The compounded benefit — less energy in extrusion, fewer failed panels, and fewer cleaning chemicals for line scrubs — translates beyond immediate savings. It shifts the overall impact of PVC goods toward a smaller environmental footprint. As older aids phase out, the long-term gains become visible not only on energy bills but also in the reduced frequency of large-volume waste hauls.
Any manufacturer battling with the day-to-day details of extrusion knows that theory doesn’t always predict performance at scale. With LP-900, our plant teams track every incoming raw material, monitor each blend, and map resulting product consistency. More than once, older aids caused a frustrating “stick-slip” effect that left ripple marks or “tiger stripes” on finished profiles. Swapping to LP-900, quality teams saw these defects fade out, and more production time was spent hitting order targets rather than trouble-shooting.
We’ve put in extra hours analyzing data across thousands of tons of product, confirming that process stability with LP-900 is not tied to a narrow set of conditions. Lines that once needed different aids for sheet, foamed panel, or complex multilayer profiles now run smoother using this single product. The return isn’t just reduced complexity in procurement, but also a drop in floor stock and less risk of the wrong additive making it into a batch.
Looking at the numbers, our defect rates relating to unmelted particles or streaks have dropped by a significant margin. Field service reports bring up fewer issues related to interfacial delamination or unpredictable impact failure. Those running both large-batch and just-in-time orders benefit from a product that can perform across different plant loads and operator experience levels.
We’re not just pushing product out the door. The insights our technical service teams gain feed directly into each manufacturing tweak we make. Calls from the field often center on troubleshooting — sometimes it’s a discoloration at high throughput, other times it’s foamed sheet warping overnight. In every instance where LP-900 replaced two or more additives, we worked with on-site teams to measure output, track downtime, and walk through clean-up. Past problems like uncontrolled gloss variations or embrittlement in cold weather saw real improvements.
Because this product covers such a range of use cases, we gather plant-floor stories as much as data. Hearing that a high-volume profile maker saw fewer die marks after switching, or that a contract compounding operation could run the same blend from one order to the next without fiddling, gives purpose to the lab hours that built LP-900. We carry out joint trials, learning how compounding lines with unique screw geometries or filler streaks can still get positive results from LP-900 with minor tweaks. In turn, these findings feed into newer product iterations and support better outcome predictability for other customers.

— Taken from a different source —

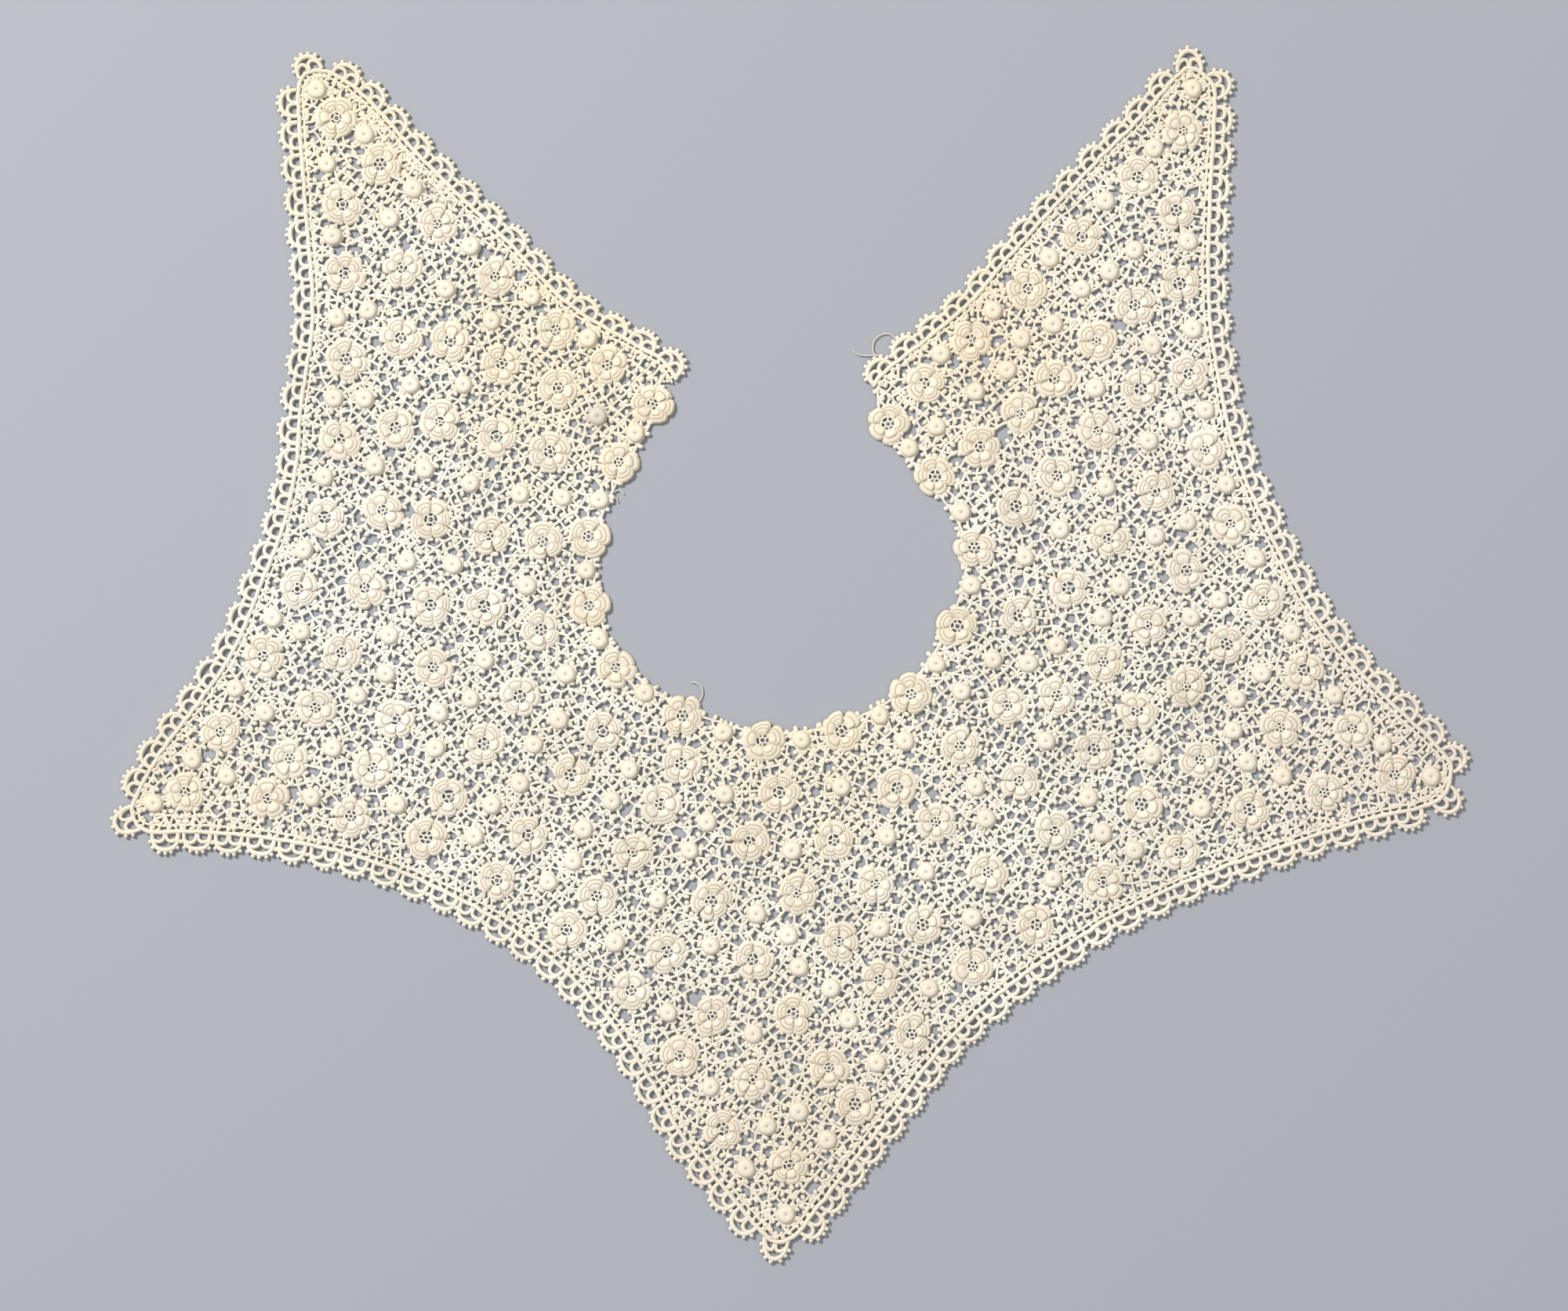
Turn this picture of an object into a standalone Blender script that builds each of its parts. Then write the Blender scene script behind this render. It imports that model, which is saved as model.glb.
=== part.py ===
"""An Irish crochet collar laid flat, as the solids of its two worked pieces.

The ground is one openwork wall that carries raised roses and padded buttons. The edging is a braid with
scallops, worked round the outer edge from one neck corner to the other. The collar lies face up on Z = 0,
with its front point towards -Y and its open back towards +Y. The pattern is drawn in millimetres from the
middle of the neck, and both pieces are then moved so that the middle of the collar's box stands over the
origin.
"""

import math
from collections import namedtuple

import bmesh
import bpy
import numpy as np
from mathutils.geometry import delaunay_2d_cdt

MM = 0.001

# Driving sizes, in millimetres
GROUND_THICK = 1.4
EDGING_THICK = 1.6
SEAM = 0.3

ROSE_RADIUS = 9.2
ROSE_PETALS = 5
ROSE_NOTCH = 0.86  # radius between two petals, as a share of the rose's
ROSE_CROWN = 0.54  # radius of the inner petals, the same way
ROSE_TOP = 3.4
ROSE_EYE = 2.2  # height of the sunk middle

BUTTON_RADIUS = 4.2
BUTTON_SIDES = 7
BUTTON_TOP = 3.6

MOTIF_SPACE = 0.7  # least ground between two motifs, or a motif and the ground's edge
NECK_NET = 5.0  # how far the ground reaches past the middle of the neck's roses
NECK_STEP = 3.4
NECK_END = 6.0  # ground past the first and last rose of the neck

BRAID_WIDTH = 2.7
BRAID_STEP = 11.0
SCALLOP_HALF_WIDTH = 6.6
SCALLOP_SIDES = 5
SCALLOP_FULLNESS = 0.7  # 1 for half an ellipse, and less for a squarer rim

# A scallop's crescent gap, as its lower and upper half widths and its distances from the scallop's foot
GAP_LOWER = (4.3, 3.3)
GAP_UPPER = (2.7, 6.0)

GAP_RADIUS = 2.35
GAP_SPACE = 0.55  # least ground round a gap
GAP_CORNERS = 4
GROUND_GAPS = 168
GRID_STEP = 1.5  # spacing of the places tried for buttons and gaps

LINE_STEPS = 24  # steps of a smooth line between two of its points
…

Years in manufacturing teach us that no blend is ever static. As regulatory requirements sharpen, energy prices rise, and labor demands shift, the need for a reliable, performance-improving aid like LP-900 becomes more urgent. Our approach always anchors in how a product runs in the real world — not theoretical graphs or marketing slides, but long-term plant usage and troubleshooting. Each specification bump and real-plant tweak made since LP-900’s introduction emerges from ongoing customer feedback and careful observation.

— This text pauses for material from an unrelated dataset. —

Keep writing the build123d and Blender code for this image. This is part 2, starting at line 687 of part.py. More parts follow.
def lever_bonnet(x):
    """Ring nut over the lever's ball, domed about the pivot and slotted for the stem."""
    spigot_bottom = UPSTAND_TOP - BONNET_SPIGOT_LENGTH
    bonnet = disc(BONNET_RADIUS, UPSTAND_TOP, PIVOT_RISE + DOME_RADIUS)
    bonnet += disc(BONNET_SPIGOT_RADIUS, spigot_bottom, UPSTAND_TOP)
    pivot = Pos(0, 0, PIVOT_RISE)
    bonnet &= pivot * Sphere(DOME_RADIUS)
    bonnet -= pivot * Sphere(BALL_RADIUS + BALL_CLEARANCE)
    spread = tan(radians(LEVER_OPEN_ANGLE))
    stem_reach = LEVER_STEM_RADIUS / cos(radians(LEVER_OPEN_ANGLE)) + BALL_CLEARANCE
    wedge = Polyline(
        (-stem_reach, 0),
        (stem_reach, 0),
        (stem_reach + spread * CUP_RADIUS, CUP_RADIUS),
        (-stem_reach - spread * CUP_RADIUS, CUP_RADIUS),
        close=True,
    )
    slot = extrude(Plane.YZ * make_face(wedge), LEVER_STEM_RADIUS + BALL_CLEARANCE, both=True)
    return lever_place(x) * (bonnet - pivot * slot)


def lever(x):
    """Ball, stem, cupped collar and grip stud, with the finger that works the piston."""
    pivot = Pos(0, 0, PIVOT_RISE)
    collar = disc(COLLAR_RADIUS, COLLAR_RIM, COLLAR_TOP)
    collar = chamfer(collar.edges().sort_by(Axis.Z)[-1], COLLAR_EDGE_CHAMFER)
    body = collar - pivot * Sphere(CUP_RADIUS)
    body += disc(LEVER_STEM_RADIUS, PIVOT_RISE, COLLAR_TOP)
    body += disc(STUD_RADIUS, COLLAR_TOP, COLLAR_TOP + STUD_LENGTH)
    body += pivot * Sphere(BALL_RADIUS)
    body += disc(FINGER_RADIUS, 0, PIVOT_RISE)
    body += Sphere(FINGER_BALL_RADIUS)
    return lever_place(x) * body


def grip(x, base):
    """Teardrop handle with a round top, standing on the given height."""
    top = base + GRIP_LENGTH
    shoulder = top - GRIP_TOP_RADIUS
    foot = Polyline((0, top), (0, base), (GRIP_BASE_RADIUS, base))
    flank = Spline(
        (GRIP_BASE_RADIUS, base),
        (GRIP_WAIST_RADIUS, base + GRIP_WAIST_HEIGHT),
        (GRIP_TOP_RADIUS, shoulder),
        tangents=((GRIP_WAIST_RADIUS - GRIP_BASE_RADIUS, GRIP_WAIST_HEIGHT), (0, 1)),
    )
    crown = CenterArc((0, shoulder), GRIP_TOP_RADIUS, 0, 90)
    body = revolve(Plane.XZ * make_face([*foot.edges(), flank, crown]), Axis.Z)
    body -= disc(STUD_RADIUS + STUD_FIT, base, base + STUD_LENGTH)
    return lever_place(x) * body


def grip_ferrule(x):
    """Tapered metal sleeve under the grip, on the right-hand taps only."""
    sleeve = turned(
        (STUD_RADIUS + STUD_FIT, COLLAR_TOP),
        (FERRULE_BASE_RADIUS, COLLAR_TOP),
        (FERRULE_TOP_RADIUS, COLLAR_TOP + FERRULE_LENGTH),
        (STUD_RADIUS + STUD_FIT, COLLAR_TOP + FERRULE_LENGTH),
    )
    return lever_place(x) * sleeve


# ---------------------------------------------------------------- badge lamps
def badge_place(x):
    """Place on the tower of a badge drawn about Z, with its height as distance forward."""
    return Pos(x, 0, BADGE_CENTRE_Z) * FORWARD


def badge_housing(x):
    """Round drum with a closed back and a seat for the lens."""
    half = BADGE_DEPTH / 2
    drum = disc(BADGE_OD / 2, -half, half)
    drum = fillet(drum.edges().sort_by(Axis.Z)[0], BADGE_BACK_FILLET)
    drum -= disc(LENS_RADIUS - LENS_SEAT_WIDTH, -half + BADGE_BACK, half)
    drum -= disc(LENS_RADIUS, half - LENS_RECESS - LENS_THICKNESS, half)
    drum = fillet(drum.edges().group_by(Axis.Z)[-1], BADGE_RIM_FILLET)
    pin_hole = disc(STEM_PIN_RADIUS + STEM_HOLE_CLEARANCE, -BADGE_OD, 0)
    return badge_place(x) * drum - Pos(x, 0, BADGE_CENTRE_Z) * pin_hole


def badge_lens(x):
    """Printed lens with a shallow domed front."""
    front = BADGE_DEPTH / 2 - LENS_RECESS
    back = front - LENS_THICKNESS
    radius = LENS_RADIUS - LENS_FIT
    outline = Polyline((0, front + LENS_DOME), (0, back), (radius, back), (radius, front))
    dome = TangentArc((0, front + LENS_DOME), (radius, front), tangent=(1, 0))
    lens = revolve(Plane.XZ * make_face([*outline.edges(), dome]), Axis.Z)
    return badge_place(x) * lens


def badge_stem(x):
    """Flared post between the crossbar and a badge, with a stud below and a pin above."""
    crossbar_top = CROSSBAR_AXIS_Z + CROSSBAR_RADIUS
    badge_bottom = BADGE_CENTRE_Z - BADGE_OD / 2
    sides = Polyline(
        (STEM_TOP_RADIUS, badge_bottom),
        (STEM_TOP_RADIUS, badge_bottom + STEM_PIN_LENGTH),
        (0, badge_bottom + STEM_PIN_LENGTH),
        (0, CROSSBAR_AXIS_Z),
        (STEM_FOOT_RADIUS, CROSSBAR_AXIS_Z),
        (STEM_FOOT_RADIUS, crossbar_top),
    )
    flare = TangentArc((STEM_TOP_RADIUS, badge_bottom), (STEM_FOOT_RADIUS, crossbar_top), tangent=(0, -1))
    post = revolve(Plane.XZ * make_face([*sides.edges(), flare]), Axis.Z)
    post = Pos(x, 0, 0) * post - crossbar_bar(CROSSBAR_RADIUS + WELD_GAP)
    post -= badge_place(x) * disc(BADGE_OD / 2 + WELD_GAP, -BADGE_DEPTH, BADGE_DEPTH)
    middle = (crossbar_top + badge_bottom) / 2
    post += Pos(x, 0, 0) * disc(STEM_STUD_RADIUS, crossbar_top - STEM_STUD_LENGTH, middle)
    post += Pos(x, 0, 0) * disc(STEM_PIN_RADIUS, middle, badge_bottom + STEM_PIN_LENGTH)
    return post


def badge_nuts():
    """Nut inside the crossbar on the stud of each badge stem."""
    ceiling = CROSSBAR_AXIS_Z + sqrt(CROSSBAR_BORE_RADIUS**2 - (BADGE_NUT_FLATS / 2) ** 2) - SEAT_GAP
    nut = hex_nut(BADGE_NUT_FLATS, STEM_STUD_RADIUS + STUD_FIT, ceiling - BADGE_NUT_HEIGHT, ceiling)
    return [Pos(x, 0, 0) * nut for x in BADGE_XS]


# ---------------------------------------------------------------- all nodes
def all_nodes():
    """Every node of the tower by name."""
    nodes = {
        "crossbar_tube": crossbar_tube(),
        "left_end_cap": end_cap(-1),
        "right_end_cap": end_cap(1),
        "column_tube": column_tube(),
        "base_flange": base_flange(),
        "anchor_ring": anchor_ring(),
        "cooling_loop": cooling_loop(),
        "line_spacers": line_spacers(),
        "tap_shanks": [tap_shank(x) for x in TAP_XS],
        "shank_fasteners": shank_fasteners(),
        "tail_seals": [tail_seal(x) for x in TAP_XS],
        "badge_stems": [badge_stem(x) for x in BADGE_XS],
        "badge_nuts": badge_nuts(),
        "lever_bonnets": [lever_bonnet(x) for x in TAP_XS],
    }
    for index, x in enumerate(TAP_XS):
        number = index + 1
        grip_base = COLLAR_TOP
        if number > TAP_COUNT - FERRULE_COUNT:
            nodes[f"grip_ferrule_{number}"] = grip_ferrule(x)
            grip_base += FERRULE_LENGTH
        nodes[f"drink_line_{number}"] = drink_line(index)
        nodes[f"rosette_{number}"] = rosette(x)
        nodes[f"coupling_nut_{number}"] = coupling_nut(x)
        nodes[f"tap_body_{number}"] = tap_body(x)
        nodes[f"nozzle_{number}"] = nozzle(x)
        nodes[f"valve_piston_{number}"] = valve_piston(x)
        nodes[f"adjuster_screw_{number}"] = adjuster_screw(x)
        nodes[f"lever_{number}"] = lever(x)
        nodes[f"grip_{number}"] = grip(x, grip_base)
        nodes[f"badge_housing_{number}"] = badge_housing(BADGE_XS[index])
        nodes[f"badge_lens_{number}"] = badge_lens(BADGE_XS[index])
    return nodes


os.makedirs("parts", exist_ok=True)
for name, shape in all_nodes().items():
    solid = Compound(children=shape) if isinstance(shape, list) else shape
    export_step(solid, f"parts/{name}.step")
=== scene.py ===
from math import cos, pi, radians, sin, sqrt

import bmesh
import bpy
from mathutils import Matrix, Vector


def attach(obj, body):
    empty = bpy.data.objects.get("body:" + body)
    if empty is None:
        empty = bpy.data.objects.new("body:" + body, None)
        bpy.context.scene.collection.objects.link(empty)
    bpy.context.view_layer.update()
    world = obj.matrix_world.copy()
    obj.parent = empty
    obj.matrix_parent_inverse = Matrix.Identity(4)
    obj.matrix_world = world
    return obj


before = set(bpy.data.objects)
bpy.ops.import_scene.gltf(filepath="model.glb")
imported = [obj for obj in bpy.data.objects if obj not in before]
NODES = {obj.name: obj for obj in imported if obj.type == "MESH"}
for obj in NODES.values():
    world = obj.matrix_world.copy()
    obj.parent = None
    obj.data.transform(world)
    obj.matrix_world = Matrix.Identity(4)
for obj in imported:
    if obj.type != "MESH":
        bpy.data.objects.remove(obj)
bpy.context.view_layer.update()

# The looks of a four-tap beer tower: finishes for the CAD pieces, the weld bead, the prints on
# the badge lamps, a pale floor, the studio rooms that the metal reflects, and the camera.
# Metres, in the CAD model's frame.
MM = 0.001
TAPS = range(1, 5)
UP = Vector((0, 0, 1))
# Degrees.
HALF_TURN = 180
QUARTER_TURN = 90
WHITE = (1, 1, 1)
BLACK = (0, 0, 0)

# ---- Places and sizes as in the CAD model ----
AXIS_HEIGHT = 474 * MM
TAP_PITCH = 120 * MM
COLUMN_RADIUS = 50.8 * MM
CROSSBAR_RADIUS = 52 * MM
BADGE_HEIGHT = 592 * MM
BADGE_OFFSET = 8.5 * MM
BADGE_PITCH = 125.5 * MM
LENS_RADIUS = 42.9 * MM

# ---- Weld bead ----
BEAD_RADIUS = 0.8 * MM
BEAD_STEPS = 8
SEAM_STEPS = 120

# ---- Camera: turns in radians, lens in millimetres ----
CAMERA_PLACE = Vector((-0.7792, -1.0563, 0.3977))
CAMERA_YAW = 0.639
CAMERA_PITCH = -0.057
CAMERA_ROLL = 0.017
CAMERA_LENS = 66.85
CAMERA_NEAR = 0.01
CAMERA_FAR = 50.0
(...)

The high durability and fusion control of LP-900 reflect not just our engineering benchmarks, but hundreds of operator insights. By easing melt flow, supporting higher regrind percentages, resisting plate-out, and reducing operational friction, this product creates value at every step. Most of all, it lets manufacturing teams stay focused on output and improvement, not perpetual firefighting. These are the gains born of boots-on-the-ground experience, growing through each batch, every shift, and each satisfied customer.